As the Austin City Limits Music Festival raced back for its second day, festival-goers prepped for the musical circus by massaging their sore dancing feet and guzzling fizzy mimosas. Football games threatened to tackle their attention, but everyone knew where their real priorities belonged. By noon, droves of folk, rap, and indie rock fans poured through the gates. If yesterday’s crowd was overwhelming, Saturday’s felt downright claustrophobic.
Father John Misty lured the lyric-loving listeners to the Honda stage with his dark and twisty sense of humor. Gliding across the stage in his black suit jacket and artfully messy man bun, Misty (Joshua Tillman) yanked the mic from its stand and warmly wooed the ladies with “I love you Honeybear.” The lyrics preached that “everything is doomed and nothing will be spared,” but the shimmering sunshine seemed to disagree with that doctrine.
“When You’re Smiling and Astride Me,” was as gooey as the melting granola bars tucked away in fanny packs. The heat destroyed snacks, but it didn’t limit the crowd’s wardrobe choices. Even in the bullseye of the baking Texas sun, fans rocked the long sleeved lumberjack look. Sweat rained down on those bundled up revelers during Tillman’s surfy rendition of “I’m Writing a Novel.”
Father John Misty’s languishing, despairing ballad “Bored in the U.S.A” almost sent chests sinking toward the grass, but, in typical Tillman fashion, the singer/songwriter turned the performance into a satirical commentary laced with dark humor. His intention reached the listeners when he snatched a fan’s cellphone and took a selfie during the song’s chorus. When he bellowed the lyrics, “They gave me a useless education,” the fans on the grass actually cheered in self-deprecating recognition.
After some breezy indie Americana action from Indiana’s Houndmouth and Austin’s own Shakey Graves, 21 Pilots brought their kooky combination of genres to the Samsung stage. Looking like they popped straight out of a Hot Topic advertisement, Tyler Joseph and Josh Dun stormed the stage wearing fleece hoodies and ski masks. “Stressed Out”’s hip hop/pop hybridization immediately ignited the toe tappers and arm wavers.
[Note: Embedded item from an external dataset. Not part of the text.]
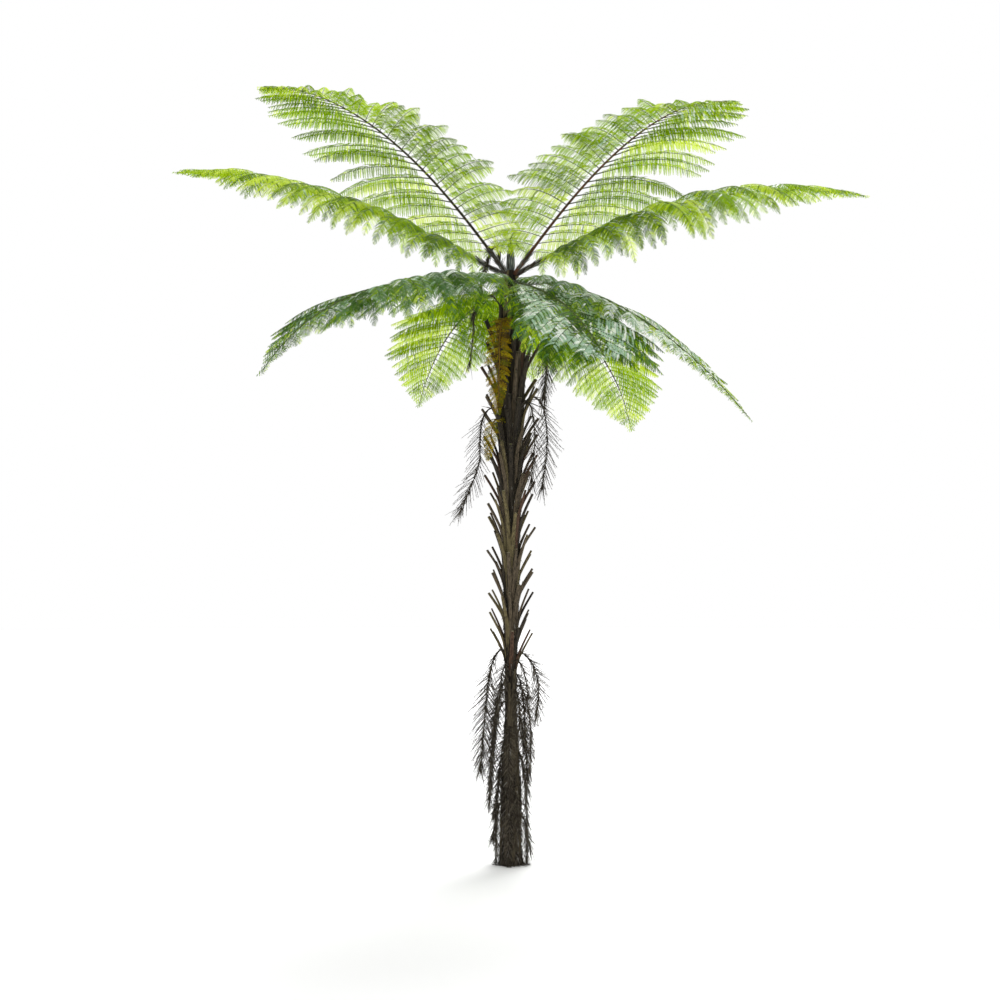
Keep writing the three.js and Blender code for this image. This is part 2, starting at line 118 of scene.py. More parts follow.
# What a living frond has where FRONDS names nothing else. Of two values the first is for leaflets on the
# left, seen from the trunk, and of three the first is for the foot and the last for the tip.
FROND = dict(
    height=3.765,
    swing=0,  # how far the midrib turns on its way
    roll=0,
    leaflet=0.78,  # length of the longest
    foot_share=0.66,  # of that length, at the blade's foot
    widest_at=0.22,  # share of the blade where the longest stand
    taper=1.8,
    first=0.12,  # share of the midrib where the first pair stands
    pairs=30, lift=(2, 2), droop=(30, 30),
    hang=1.3,  # how far pinnules bend down
    bare=0.07,  # share of a rib that is bare next to the midrib
    # dark: shares of pinnules in the darker greens, which are painted shade.
    # glint: shares of pinnules in the near-white greens, which are painted highlights; shine and crest say
    # how bright they are and where they lie.
    tints=(0.28, 0.3, 0.25, 0.17), dark=(0, 0, 0), glint=(0, 0, 0),
    shine=0.4,  # share of the brightest among those that glint
    crest=(0.3, 0.16),  # where on a rib they lie, and their spread
    skin="grey",
)
MIDRIB_SIZES = ("azimuth", "rise", "fall", "ease", "length")
# Those five, from the slope at the root to the slope at the tip, and what differs from FROND.
# Where a frond has dark, that share of its pinnules is painted shade.
# Where a frond has glint, that share of its pinnules is painted highlights.
FRONDS = {
    "frond_upper_left": (224, 39.6, -18, 1.7, 2.24, dict(
        swing=10, roll=-8, leaflet=0.75, first=0.075, pairs=35, droop=(27, 32),
    )),
    "frond_upper_right": (316, 39.8, -23, 1.58, 2.18, dict(
        swing=-22, roll=9, leaflet=0.77, first=0.07, pairs=35, droop=(36, 25), glint=(0, 0.1, 0.4),
        skin="red",
    )),
    "frond_left": (180, 28.4, -2, 1.84, 2.27, dict(
        roll=-7, foot_share=0.9, taper=2.2, first=0.08, pairs=38, lift=(6, 13), droop=(54, 44),
        dark=(0.4, 0, 0), glint=(0, 0.12, 0.25), shine=0.2,
    )),
    "frond_right": (0, 31, -10, 1.28, 2.39, dict(
        roll=6, leaflet=0.83, foot_share=0.88, widest_at=0.28, taper=1.5, first=0.08, pairs=38,
        lift=(10, 6), droop=(44, 61), dark=(0.5, 0, 0), glint=(0.1, 0.35, 0.4),
    )),
    "frond_front_left": (218, -5, -55, 1.75, 2.06, dict(
        swing=8, height=3.725, leaflet=0.85, taper=1, first=0.08, pairs=38, lift=(6, 2), droop=(66, 36),
        bare=0.01, dark=(1, 1, 0.8), glint=(0.45, 0.3, 0.03), skin="green",
    )),
    "frond_front_right": (328, 8, -51, 0.5, 1.96, dict(
        swing=-5, height=3.71, leaflet=0.58, taper=1, first=0.05, pairs=34, lift=(0, 7), droop=(30, 42),
        bare=0.01, dark=(1, 0.4, 0), glint=(0.6, 0.95, 0.6), shine=0.7, crest=(0.4, 0.34), skin="green",
    )),
    "frond_front": (294, -16, -48, 1.5, 1.45, dict(
        height=3.715, leaflet=0.58, foot_share=0.08, widest_at=0.62, first=0.015, lift=(4, 4),
        droop=(40, 52), bare=0.01, dark=(1, 1, 0.8), glint=(0.8, 0.9, 0.9), shine=0.35, crest=(0.35, 0.2),
        skin="green",
    )),
    "frond_back_left": (118, 0, -37, 1.2, 1.9, dict(
        swing=-12, height=3.69, leaflet=0.53, first=0.05, hang=2.4,
    )),
    "frond_back_right": (42, -9, -36, 0.87, 1.9, dict(
        # Tints weighted to the paler greens: painted light, making up for the shade that the front fronds
        # cast on it.
        swing=34, height=3.69, leaflet=0.53, hang=2.4, tints=(0.05, 0.2, 0.4, 0.35),
    )),
    "frond_back": (84, 4, -30, 1.3, 1.85, dict(height=3.705, leaflet=0.56)),
}


# ---- small helpers
def unit(vectors):
    return vectors / np.maximum(np.linalg.norm(vectors, axis=-1, keepdims=True), 1e-12)


def lerp(low, high, share):
    return low + (high - low) * share


def taper(radii, steps):
    return lerp(*radii, np.linspace(0, 1, steps + 1))


def outward(azimuth):
    """Level unit vectors that point away from the trunk's axis."""
    angle = np.radians(azimuth)
    return np.stack([np.cos(angle), np.sin(angle), np.zeros_like(angle)], axis=-1)


def trunk_radius(height):
    return np.interp(height, TRUNK_PROFILE[:, 0], TRUNK_PROFILE[:, 1])


def steps_at(share, steps):
    """The step that each share of a path's length falls in, and how far into it."""
    place = np.clip(share, 0, 1) * steps
    below = np.minimum(place.astype(int), steps - 1)
    return below, (place - below)[:, None]


def at_share(shape, share):
    """What the even rows of a midrib's shape hold at shares of its length."""
    below, part = steps_at(share, len(shape.point) - 1)
    return Named(**{key: lerp(rows[below], rows[below + 1], part) for key, rows in vars(shape).items()})


def along_paths(paths, which, share):
    """Points and directions at a share of the length of chosen paths."""
    below, part = steps_at(share, paths.shape[1] - 1)
    points = lerp(paths[which, below], paths[which, below + 1], part)
    smooth = unit(np.gradient(paths, axis=1))
    return points, unit(lerp(smooth[which, below], smooth[which, below + 1], part))


def add_object(name, data):
    made = bpy.data.objects.new(name, data)
    bpy.context.scene.collection.objects.link(made)
    return made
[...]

Like a surreal Samuel Beckett play, the 21 Pilots set grew more and more trippy. At one moment Joseph craned his neck into a hanging microphone and in another he climbed to the top of the stage and loomed over the rafters.
Across the field, Walk the Moon dazzled an enormous and ever-growing mass of music fans. Nicholas Petricca’s pink hair blazed under the lights during the catchy (and vapidly fluffy) “Different Colors.” As the pop music magicians continued their fizzy performance at The Miller Lite Stage, Alabama Shakes fans headed to the Honda stage to secure a spot for Brittany Howard’s magnetic music. Voices hummed to Walk the Moon’s summertime anthem “Anna Sun” from across the park as the sound effortlessly wafted that direction.
The first stratospheric pitch in Alabama Shakes’ “Future People” sent goosebumps down sunburned arms. Even with the crowd’s blistered feet and cramping muscles, gentle happiness floated through the air. Journeys through the lawnchair obstacle course halted when Alabama Shakes played “Shoegaze.” It wasn’t about the view anymore; all that mattered was making “memories–precious and temporary.”
When Howard’s final chord faded from eardrums, crowds swarmed to The Samsung Stage to get a clear view for Drake. Whether they liked it or not, the hour-long wait for the headliner undoubtedly brought groups closer together. Most fans made the most of it by passing beer along to strangers and guessing about Drake’s setlist. Some people abandoned the standing-close-to-strangers game and jetted over to deadmou5 at the other end of the park.
For those who diligently waited, Drake brought an explosive performance full of pyrotechnic power. The limited stage decorations made room for his overpowering presence and the captivating light show. Playing favorites such as “Legend” and “HYFR,” Drake sparked a massive dance party that spanned highlights from his entire career.
The adrenaline hardly died down once the festival wrapped up at 10:00. The roads surrounding Zilker buzzed with an orchestra of buskers, vendors, and taxi cabs. Sixth Street undoubtedly got even dirtier when the hordes of amped up partiers paraded through. There’s only one more day to bask in the first weekend of ACL. And, by the looks of it, these colorful partygoers will make it count.